Automakers have had to swallow a bitter electric-vehicle pill over the past year, writing off billions of dollars after realizing expectations of consumers’ demand for the new powertrain technology was overambitious.
Ford was first to pull the expensive EV plug, writing off $19.5 billion from its profits in December while scrapping production of the F-150 Lightning. Next, came General Motors in January announcing a relatively modest write-down of $6 billion as it backed away from EV investment in a response to the Trump Administration’s anti-EV policies and a slowdown in consumer interest. Now, Stellantis joins the club with a $26.5 billion charge on its bottom line mainly blamed on having to slam its BEV plans into reverse in the current challenging U.S. market.
So, what does this mean for the industry as a whole?

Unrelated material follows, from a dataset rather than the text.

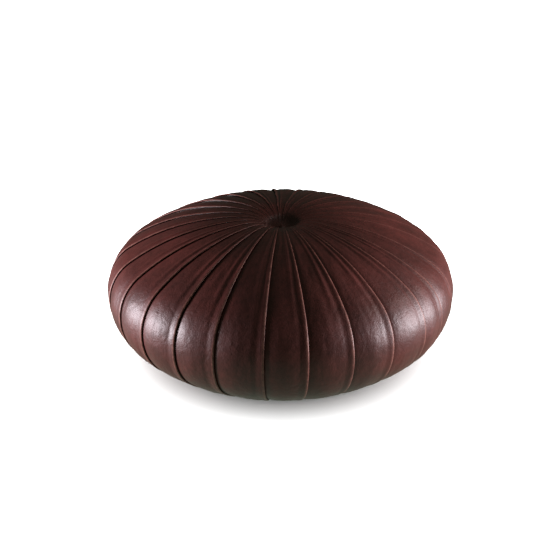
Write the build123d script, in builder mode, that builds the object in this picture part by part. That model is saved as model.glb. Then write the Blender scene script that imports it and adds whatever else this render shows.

WardsAuto spoke to Curt Hopkins, CEO of MCQ Markets, a fintech firm facilitating investments in collector cars, who had some opinions about how automakers got the BEV market so horribly wrong.
While the conversation was initially centered on Ford’s woes, Hopkins’ perspective could apply to the other legacy automakers.
One issue is the significant differences between consumer demand in the U.S. and Europe, said Hopkins.
He points to the difference in EV take-up, currently about 17% in Europe but just hovering around 8% in the U.S.
“Gasoline tends not to be taxed as much as it is in the U.K. and European countries,” Hopkins said. “So, with that, you are finding there's less demand for EVs and, obviously, the American driver is used to driving much longer distances than your typical European or British drivers.”
So, have legacy automakers suddenly woke up to the realities of consumer auto demand?
“What happened, I think in context, is Ford invested very significantly in their EV production and they decided that it just doesn't hold water in the short term,” said Hopkins. “Or probably even in the longer term because I'm sure their planning horizon is 5-to-10 years and they decided to just back away from it entirely.”
Hopkins, who owns an EV and has previous work experience in sustainable technology solutions, expects to see more automakers change tack to hybrid and range-extended EVs.
However, he notes that automakers in the U.S. and Europe could struggle to compete in a head-to-head price war with the Chinese automakers — regardless of the powertrain options.
“Europe needs to be careful about dumping of vehicles because the Chinese are not taking a free market approach,” said Hopkins. “They've done this repeatedly in industries if you look at the telecoms' technology and equipment industry,” he added.
He also pointed out that China owns the bulk of the EV logistics supply chain from rare earth mining, processing and battery cell supply for power packs.
Yet, there remain real dangers if legacy automakers yield the field to China for future vehicle production and innovation.
“The EV tech stack war is probably now being won by the Chinese,” he said. “So, the danger for the U.S. and for Europe is that they fall way behind when it comes to not just manufacturing costs but on the tech stack surrounding autonomous driving and how to manage micromobility in complex urban environments.”